Mais, on voit bien aujourd'hui, que le débat tourne autour de cette immigration qu'on dit choisie. C'est un terme qui revient beaucoup dans le discours politique, notamment à droite. A quel moment ce terme est-il arrivé et pourquoi ?

C'est arrivé parce qu'il y a eu une phase où on a parlé de regroupement familial. C'était sous le président Giscard d'Estaing, parce qu'on n'avait fait venir que des hommes en fait, et ces hommes ils retournaient un mois par an au Maghreb. Et puis, à cette époque-là, on a défendu l'idée, qui me semble d'ailleurs légitime, qu'ils ont le droit d'avoir une femme et des enfants, et on a fait venir les familles. Donc ça a entraîné quelque chose qui n'était donc pas lié à la question économique, ce n'était pas lié au fait qu'ils avaient besoin de travail puisque les hommes étaient déjà là. 

Et on a commencé aussi à parler de deuxième génération ? 

On a parlé de deuxième génération, et c'est vrai que dans les enfants qui naissent en France, il y en a 16% qui ont un de leurs quatre grands-parents qui vient du Maghreb, 16 %. Et c'est vrai que la place claire de la religion musulmane est devenue la deuxième religion de France, avec à peu près 6 à 8 millions de pratiquants, plus ou moins réguliers.
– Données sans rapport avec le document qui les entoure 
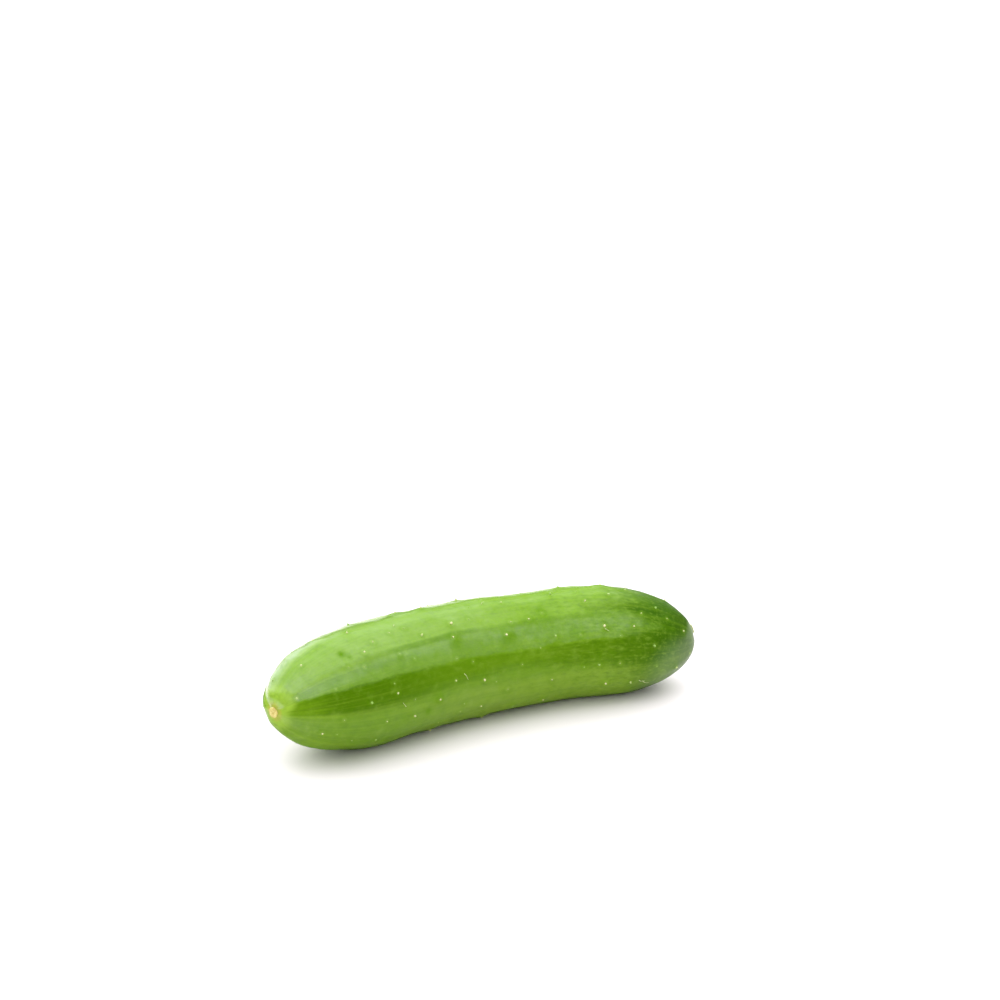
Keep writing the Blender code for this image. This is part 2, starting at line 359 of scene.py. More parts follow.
def add_piece(name, points, faces, facts=()):
    """A smooth mesh object from points and faces, with named vectors or numbers on its
    points for the finish to read."""
    mesh = bpy.data.meshes.new(name)
    mesh.from_pydata(points.tolist(), [], faces)
    for fact, values in dict(facts).items():
        kind, field = ("FLOAT", "value") if values.ndim == 1 else ("FLOAT_VECTOR", "vector")
        attribute = mesh.attributes.new(fact, kind, "POINT")
        attribute.data.foreach_set(field, values.astype(np.float32).ravel())
    mesh.validate()
    mesh.shade_smooth()
    piece = bpy.data.objects.new(name, mesh)
    bpy.context.scene.collection.objects.link(piece)
    low, high = points.min(axis=0) * 1000.0, points.max(axis=0) * 1000.0
    print(name, len(mesh.polygons), "faces, from", low.round(1), "to", high.round(1), "mm")
    return piece


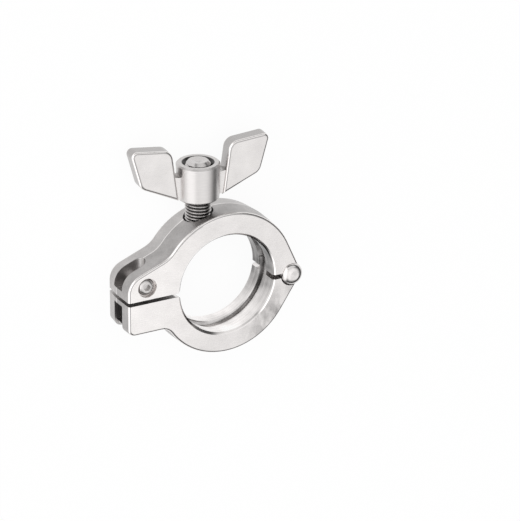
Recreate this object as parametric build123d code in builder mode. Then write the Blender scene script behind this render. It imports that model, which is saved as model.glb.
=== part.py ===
from build123d import *
import math
import os

# KF 25 hinged flange clamp, cast stainless steel, in millimetres.
# The clamp lies on its rear face.  +Z is the axis of the flange joint and points
# out of the front face, +Y runs up the wing nut's stud, and the jaws part along
# the XZ plane.  The origin is the centre of the bore, halfway between the faces.

# ---- driving dimensions ------------------------------------------------------

# Bore and groove
body_thickness = 14.0        # clamp, face to face
lip_radius = 15.8            # bore through the two lips
lip_chamfer = 0.7            # outer edge of each lip
groove_depth = 1.1           # shallow groove between the lips
groove_width = 4.1           # groove at its mouth
groove_slant = 0.3           # slant of each groove wall, over its depth
groove_edge = 0.3            # broken edge of the groove

# Outside of the jaws
upper_radius = 23.2          # upper jaw, at the ridge of its outer face
lower_radius = 22.7          # lower jaw, at the ridge of its outer face
ridge_setback = 0.8          # casting ridge, behind the middle of the thickness
front_draft = 2.0            # outer face, ridge to front face, degrees
rear_draft = 4.5             # outer face, ridge to rear face, degrees
edge_round = 0.8             # rounded rim of the flat faces
split_gap = 1.2              # between the ears while the clamp is closed
inner_corner_round = 1.2     # corner of each jaw between its bore and its ear

# Ears
ear_reach = 33.3             # bore axis to the end of the ears
nose_radius = 6.0            # upper ear, round end
nose_height = 3.1            # centre of the round end above the parting plane
shoulder_slope = 21.5        # upper ear, slope of its top, degrees
shoulder_blend = 8.0         # concave blend from the upper ear to the ring
lower_ear_depth = 10.7       # lower ear, below the parting plane
lower_ear_corner = 2.4       # lower ear, bottom corner
lower_ear_blend = 4.0        # concave blend from the lower ear to the ring
slot_width = 5.2             # slots of both ears
slot_reach = 9.0             # length of the ear slots, from the end of the ears
upper_web = 2.3              # web under the upper ear's slot
lower_web = 1.4              # web over the lower ear's window
lower_window = 6.4           # height of the lower ear's window
web_setback = 0.9            # bottom web of the lower ear, behind the ear's outline
web_reach = 5.0              # length of that setback

# Hinge
hinge_inset = 1.0            # hinge pin inside the upper jaw's ridge
hinge_drop = 1.2             # hinge pin below the parting plane
hinge_gap = 1.5              # between the jaws beside the hinge
fork_width = 4.4             # slot between the fork's cheeks, open to the bore
knuckle_radius = 3.5
knuckle_clearance = 0.3      # round the knuckles
tongue_clearance = 0.1       # each side of the tongue in the fork
hinge_pin_radius = 1.5
pin_running_clearance = 0.05
rivet_head_radius = 3.5
rivet_head_height = 1.7
rivet_head_flat = 1.4        # radius of the flat on the domed head
rivet_head_bulge = 0.4       # bulge of its dome beyond a straight cone
rivet_tail_radius = 2.3      # spread tail in its countersink
rivet_tail_depth = 0.8
tail_setback = 0.1           # tail inside the rear face

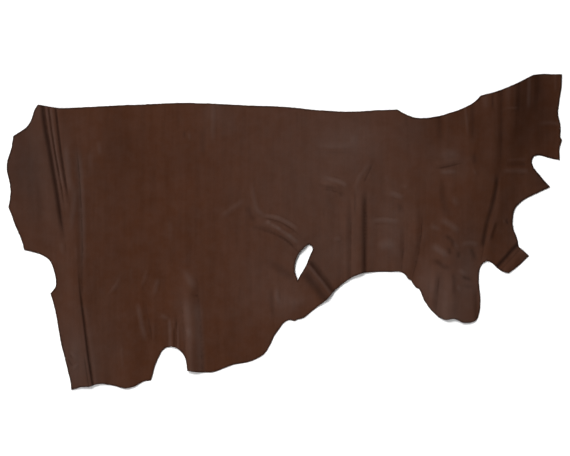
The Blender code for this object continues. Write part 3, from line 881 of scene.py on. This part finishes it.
# %% Group: uneven dye
dye_group, given, gives = new_group(
    "uneven dye",
    [("Place", "Vector", None), ("Cloud Size", "Float", 0.15), ("Streak Width", "Float", 0.01)],
    ["Cloud", "Streak"])
cloud_scale = math_of(dye_group, "DIVIDE", 1.0, given["Cloud Size"])
cloud = add(dye_group, "TexNoise", {"Vector": given["Place"], "Scale": cloud_scale, "Detail": 4.0,
                                    "Roughness": 0.65})
dye_group.links.new(mapped(dye_group, cloud.outputs["Fac"], 0.3, 0.7), gives["Cloud"])
streak_scale = math_of(dye_group, "DIVIDE", 1.0, given["Streak Width"])
long_way = add(dye_group, "Mapping", {"Vector": given["Place"], "Scale": (1.0, 0.06, 1.0)})
streak = add(dye_group, "TexNoise", {"Vector": long_way.outputs[0], "Scale": streak_scale, "Detail": 3.0,
                                     "Roughness": 0.6})
dye_group.links.new(mapped(dye_group, streak.outputs["Fac"], 0.3, 0.7), gives["Streak"])
print("group:", dye_group.name)

# %% [markdown]
# ## Crest and trough
#
# The relief stored on the points is turned into two masks, one for crests and one for troughs. Noise breaks
# both up unevenly. The grain side uses them: crests for rubbed wear and a painted highlight, troughs for
# painted shade.

# %% Group: crest and trough
crest_trough_group, given, gives = new_group(
    "crest and trough",
    [("Place", "Vector", None), ("Relief", "Float", 0.0), ("Full Relief", "Float", 0.6)],
    ["Crest", "Trough"])
patchy = add(crest_trough_group, "TexNoise", {"Vector": given["Place"], "Scale": 45.0, "Detail": 3.0})
patchy = mapped(crest_trough_group, patchy.outputs["Fac"], 0.25, 0.6, 0.45, 1.0)
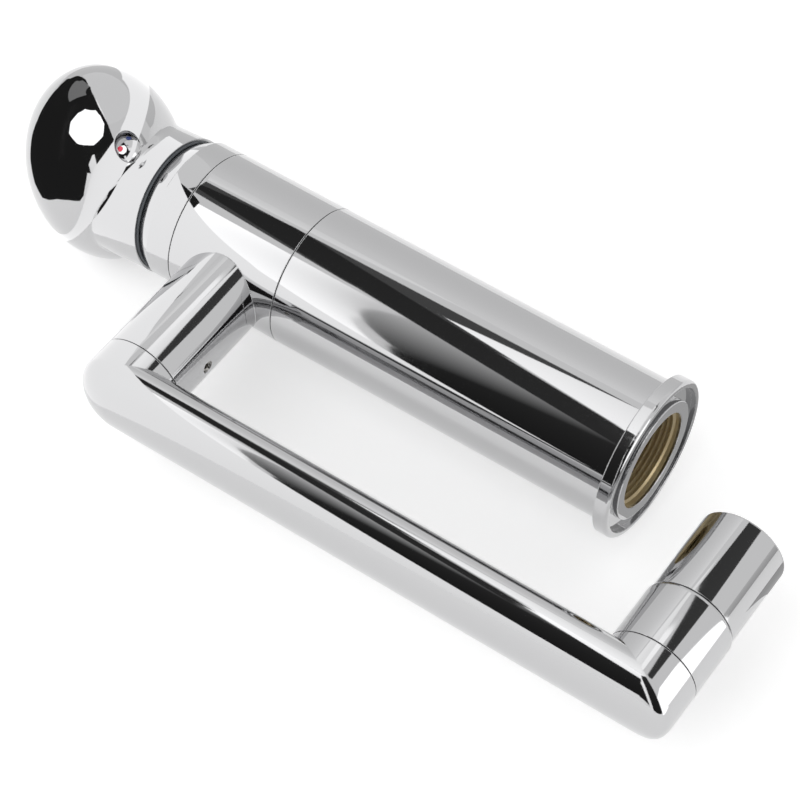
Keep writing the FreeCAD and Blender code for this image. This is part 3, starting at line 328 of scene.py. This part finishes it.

Donc tout ça, il faut le dire, et la France, suite à la période coloniale, est toujours un grand pays catholique, et de plus, un grand pays musulman, et je crois qu'il faut l'affronter comme une richesse, parce que pour le monde de demain est un monde d'innovation, de découverte, de transformations pour gagner la guerre climatique, et pour ça, on a besoin d'énormément de cerveaux et de cerveaux créatifs. Il faut toujours rappeler que les inventeurs de l'ARN messager, c'étaient des réfugiés politiques turcs en Allemagne.